**TASK INSTRUCTIONS**
Repeat exactly, please, the lines that begin at the start of the listing and end at the line holding "zip(*points))), Vector(map(max, zip(*points)))".
========
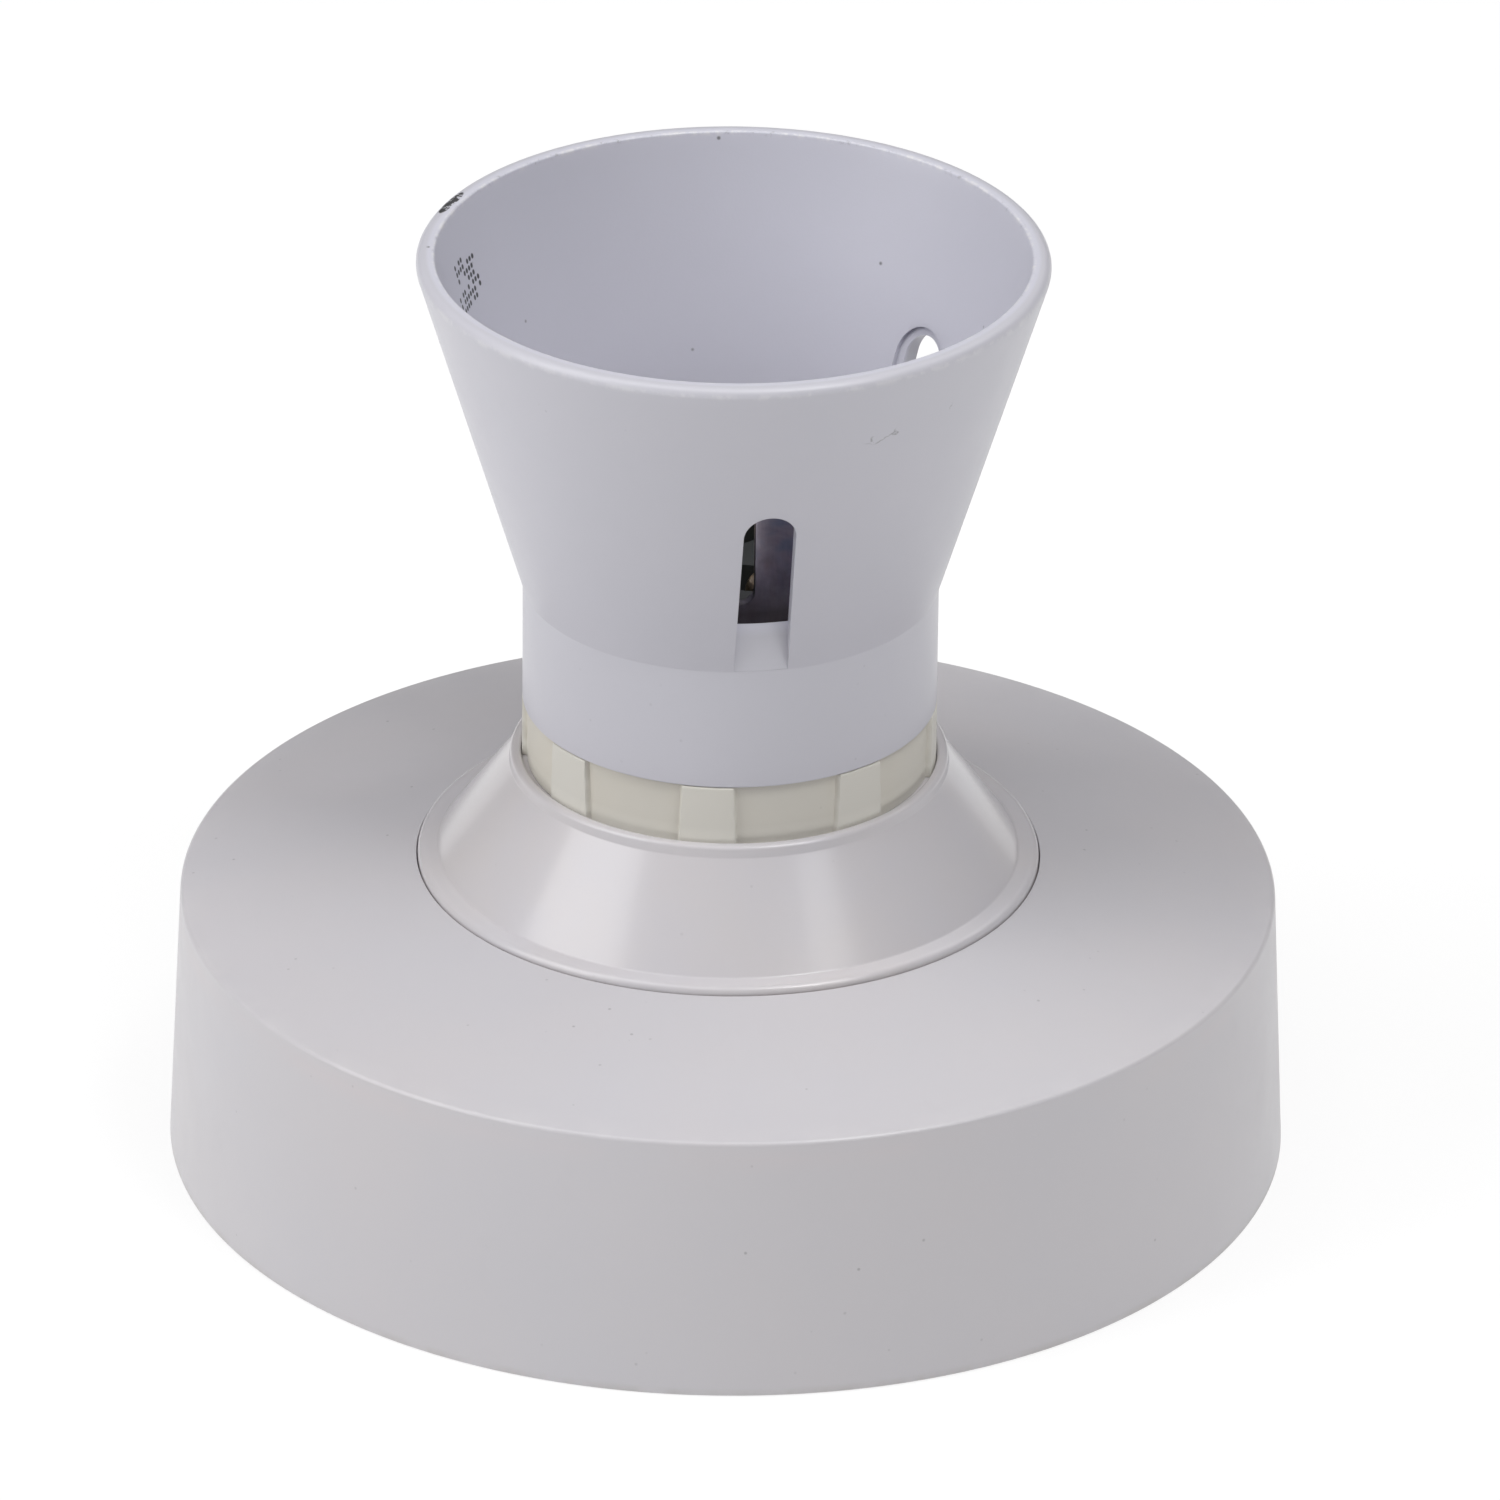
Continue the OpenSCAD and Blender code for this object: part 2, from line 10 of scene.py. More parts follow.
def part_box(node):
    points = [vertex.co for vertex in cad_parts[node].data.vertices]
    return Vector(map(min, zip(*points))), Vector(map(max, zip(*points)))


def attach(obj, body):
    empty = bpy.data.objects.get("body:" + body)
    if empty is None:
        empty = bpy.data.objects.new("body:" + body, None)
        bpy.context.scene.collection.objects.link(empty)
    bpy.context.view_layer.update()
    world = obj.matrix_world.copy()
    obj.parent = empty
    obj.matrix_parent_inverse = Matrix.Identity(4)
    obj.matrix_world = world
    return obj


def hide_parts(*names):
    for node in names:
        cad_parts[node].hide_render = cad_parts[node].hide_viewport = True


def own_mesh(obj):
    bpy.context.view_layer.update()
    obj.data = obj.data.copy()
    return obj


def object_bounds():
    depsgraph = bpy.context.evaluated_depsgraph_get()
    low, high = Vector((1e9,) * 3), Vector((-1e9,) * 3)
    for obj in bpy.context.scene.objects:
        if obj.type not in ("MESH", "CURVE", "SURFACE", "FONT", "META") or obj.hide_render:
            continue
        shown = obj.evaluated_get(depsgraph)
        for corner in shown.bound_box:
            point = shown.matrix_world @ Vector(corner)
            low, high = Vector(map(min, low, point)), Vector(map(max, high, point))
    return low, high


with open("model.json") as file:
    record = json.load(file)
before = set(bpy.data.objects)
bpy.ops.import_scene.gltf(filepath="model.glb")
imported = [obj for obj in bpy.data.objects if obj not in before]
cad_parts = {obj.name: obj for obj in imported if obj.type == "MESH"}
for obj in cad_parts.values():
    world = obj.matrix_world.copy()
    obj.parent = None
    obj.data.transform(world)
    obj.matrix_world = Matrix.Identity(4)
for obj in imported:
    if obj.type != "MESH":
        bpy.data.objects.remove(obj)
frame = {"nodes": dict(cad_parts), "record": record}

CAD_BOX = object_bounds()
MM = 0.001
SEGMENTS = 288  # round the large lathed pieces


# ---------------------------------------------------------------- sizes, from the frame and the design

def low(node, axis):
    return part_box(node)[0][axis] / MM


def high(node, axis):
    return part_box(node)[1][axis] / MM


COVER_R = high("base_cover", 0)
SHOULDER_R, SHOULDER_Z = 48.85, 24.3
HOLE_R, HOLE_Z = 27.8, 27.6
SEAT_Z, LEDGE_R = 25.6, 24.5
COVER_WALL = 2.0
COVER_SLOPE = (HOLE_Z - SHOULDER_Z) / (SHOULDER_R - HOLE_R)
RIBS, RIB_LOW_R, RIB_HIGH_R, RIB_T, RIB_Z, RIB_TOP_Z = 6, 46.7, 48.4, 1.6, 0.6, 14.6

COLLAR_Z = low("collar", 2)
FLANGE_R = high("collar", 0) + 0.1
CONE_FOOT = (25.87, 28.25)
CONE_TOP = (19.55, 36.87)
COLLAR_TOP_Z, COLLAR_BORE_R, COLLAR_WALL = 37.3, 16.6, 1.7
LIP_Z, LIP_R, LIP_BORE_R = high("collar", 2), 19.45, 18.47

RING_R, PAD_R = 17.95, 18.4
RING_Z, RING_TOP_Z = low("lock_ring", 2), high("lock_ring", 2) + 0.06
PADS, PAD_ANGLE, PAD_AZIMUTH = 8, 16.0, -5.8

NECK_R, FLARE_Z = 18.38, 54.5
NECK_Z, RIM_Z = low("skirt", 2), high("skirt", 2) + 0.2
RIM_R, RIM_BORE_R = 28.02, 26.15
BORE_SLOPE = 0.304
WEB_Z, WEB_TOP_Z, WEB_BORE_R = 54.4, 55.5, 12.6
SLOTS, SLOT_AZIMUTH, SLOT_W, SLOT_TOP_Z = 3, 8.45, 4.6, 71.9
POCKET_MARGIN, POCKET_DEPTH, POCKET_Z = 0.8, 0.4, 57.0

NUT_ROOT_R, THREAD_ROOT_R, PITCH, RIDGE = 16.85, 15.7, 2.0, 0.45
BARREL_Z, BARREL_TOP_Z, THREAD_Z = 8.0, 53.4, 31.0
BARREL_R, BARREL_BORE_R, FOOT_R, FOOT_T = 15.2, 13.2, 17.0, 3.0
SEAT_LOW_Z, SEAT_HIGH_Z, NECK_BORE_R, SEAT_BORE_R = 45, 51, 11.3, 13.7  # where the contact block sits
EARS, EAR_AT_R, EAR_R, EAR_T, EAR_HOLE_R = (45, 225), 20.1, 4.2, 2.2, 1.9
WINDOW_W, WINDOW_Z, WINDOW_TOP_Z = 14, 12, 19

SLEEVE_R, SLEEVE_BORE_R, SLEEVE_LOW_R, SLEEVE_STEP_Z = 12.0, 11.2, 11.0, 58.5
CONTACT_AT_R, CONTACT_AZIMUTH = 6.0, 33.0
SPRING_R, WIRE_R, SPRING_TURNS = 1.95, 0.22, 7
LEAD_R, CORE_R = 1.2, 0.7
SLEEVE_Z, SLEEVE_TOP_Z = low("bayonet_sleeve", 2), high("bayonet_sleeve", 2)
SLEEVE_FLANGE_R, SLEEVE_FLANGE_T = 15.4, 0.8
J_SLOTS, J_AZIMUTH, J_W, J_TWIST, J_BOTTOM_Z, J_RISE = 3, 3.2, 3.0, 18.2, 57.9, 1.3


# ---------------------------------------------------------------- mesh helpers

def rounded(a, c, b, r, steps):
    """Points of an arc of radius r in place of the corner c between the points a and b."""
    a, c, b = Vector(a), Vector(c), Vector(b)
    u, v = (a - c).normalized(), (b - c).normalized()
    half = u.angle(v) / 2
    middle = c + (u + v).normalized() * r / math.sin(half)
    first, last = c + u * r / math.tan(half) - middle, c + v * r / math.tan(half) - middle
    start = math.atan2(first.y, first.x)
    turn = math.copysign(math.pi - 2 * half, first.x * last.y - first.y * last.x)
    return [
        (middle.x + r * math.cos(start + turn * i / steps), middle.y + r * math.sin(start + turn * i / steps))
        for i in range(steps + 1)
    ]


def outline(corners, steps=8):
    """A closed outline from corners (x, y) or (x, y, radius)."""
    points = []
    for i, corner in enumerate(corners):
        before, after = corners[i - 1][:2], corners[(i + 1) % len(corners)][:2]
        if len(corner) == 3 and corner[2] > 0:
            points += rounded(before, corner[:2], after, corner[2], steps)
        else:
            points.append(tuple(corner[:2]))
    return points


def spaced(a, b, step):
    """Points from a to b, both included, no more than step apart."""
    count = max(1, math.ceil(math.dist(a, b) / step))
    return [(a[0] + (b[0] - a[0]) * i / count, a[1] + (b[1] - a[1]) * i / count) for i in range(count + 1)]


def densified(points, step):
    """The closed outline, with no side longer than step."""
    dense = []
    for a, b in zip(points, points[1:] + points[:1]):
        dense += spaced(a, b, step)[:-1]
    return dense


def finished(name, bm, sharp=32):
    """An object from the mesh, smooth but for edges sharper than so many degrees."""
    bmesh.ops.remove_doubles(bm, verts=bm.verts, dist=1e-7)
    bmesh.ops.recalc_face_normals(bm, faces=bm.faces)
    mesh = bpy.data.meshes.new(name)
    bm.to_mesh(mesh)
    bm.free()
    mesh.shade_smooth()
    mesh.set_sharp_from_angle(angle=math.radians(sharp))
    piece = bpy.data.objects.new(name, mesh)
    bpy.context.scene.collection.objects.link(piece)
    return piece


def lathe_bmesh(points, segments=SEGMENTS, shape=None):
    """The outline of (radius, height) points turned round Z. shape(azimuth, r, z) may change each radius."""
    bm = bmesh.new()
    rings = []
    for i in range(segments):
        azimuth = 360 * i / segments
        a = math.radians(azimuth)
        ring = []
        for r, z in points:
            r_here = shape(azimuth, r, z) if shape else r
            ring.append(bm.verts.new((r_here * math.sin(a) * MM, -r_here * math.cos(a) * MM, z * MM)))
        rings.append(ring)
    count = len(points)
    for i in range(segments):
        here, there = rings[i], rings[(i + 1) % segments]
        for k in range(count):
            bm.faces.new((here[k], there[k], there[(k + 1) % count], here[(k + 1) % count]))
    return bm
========
**RESULT FOR THIS EXERCISE**
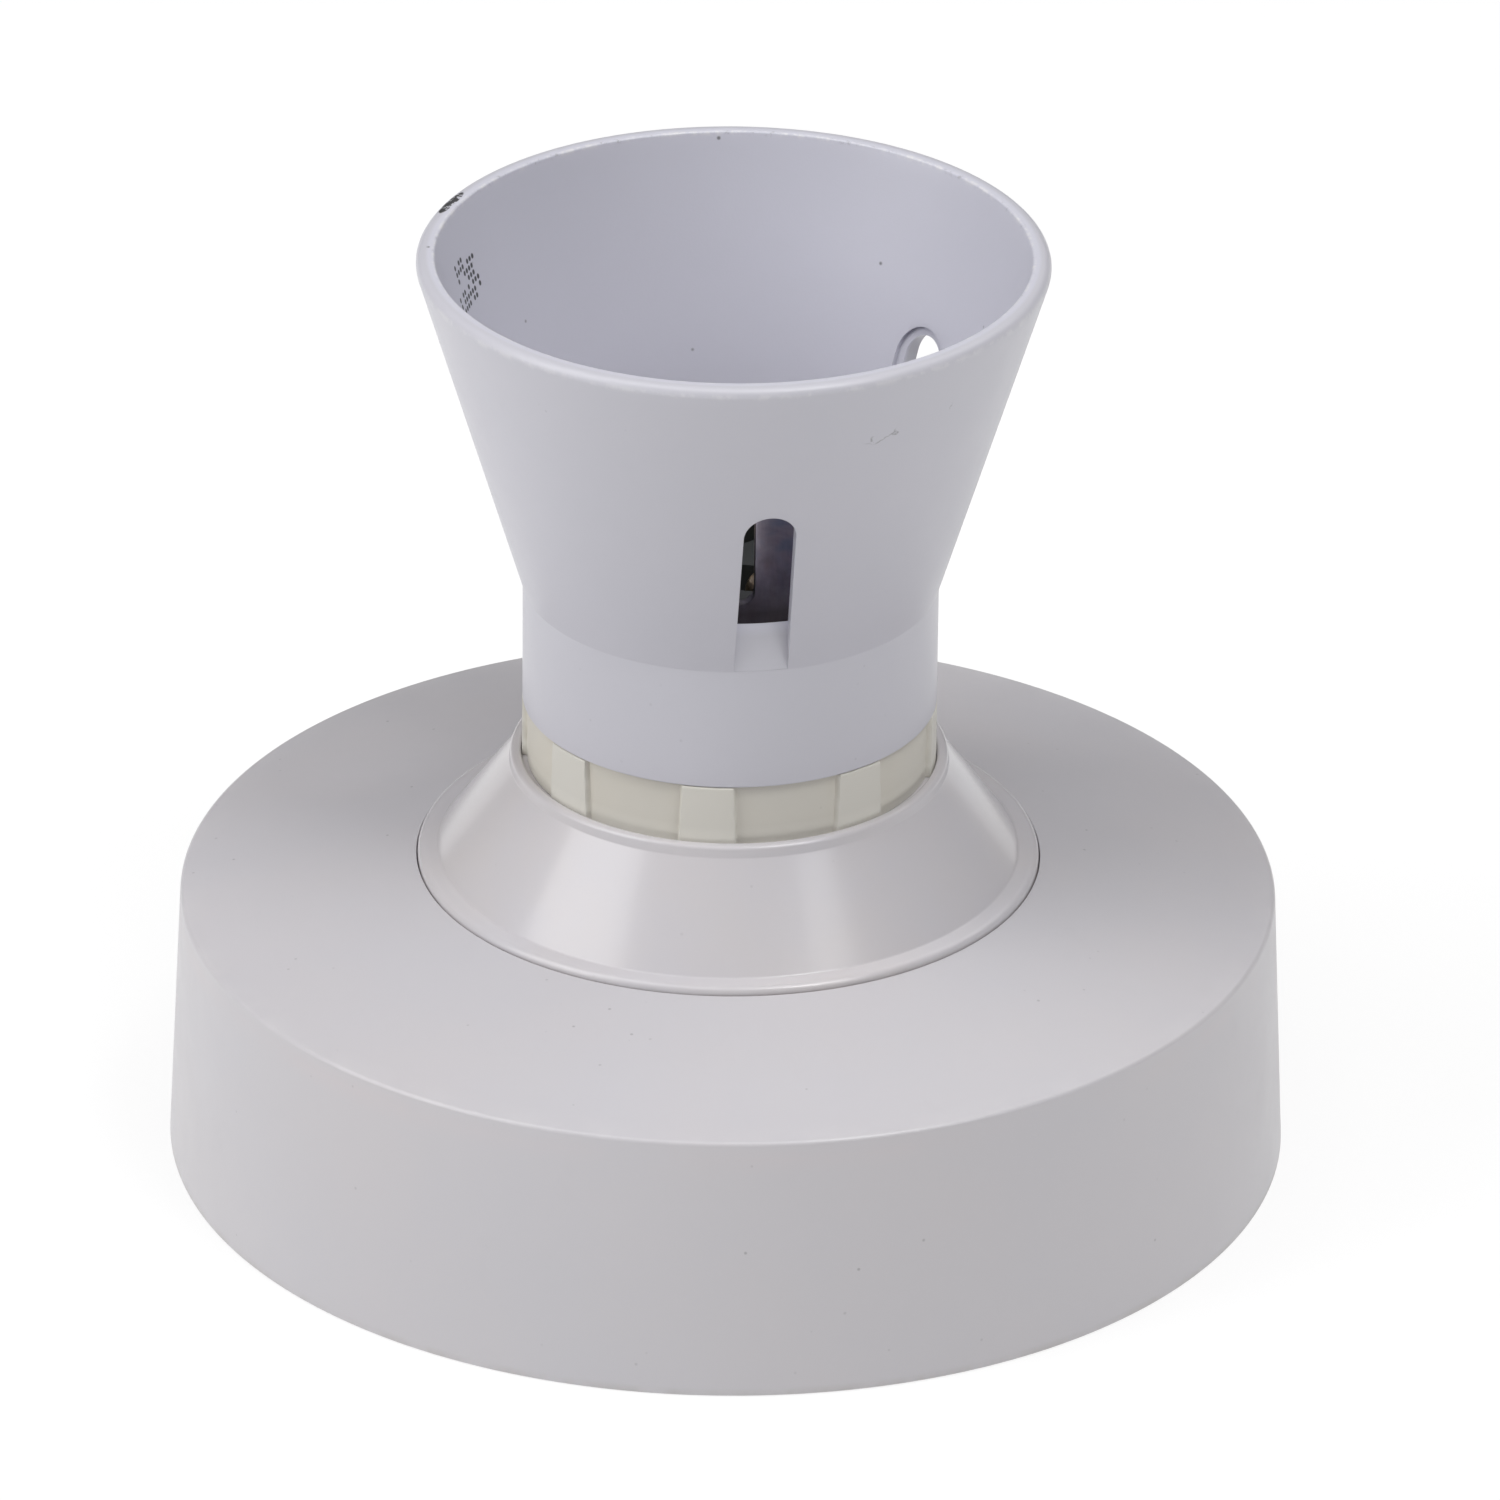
Continue the OpenSCAD and Blender code for this object: part 2, from line 10 of scene.py. More parts follow.
def part_box(node):
    points = [vertex.co for vertex in cad_parts[node].data.vertices]
    return Vector(map(min, zip(*points))), Vector(map(max, zip(*points)))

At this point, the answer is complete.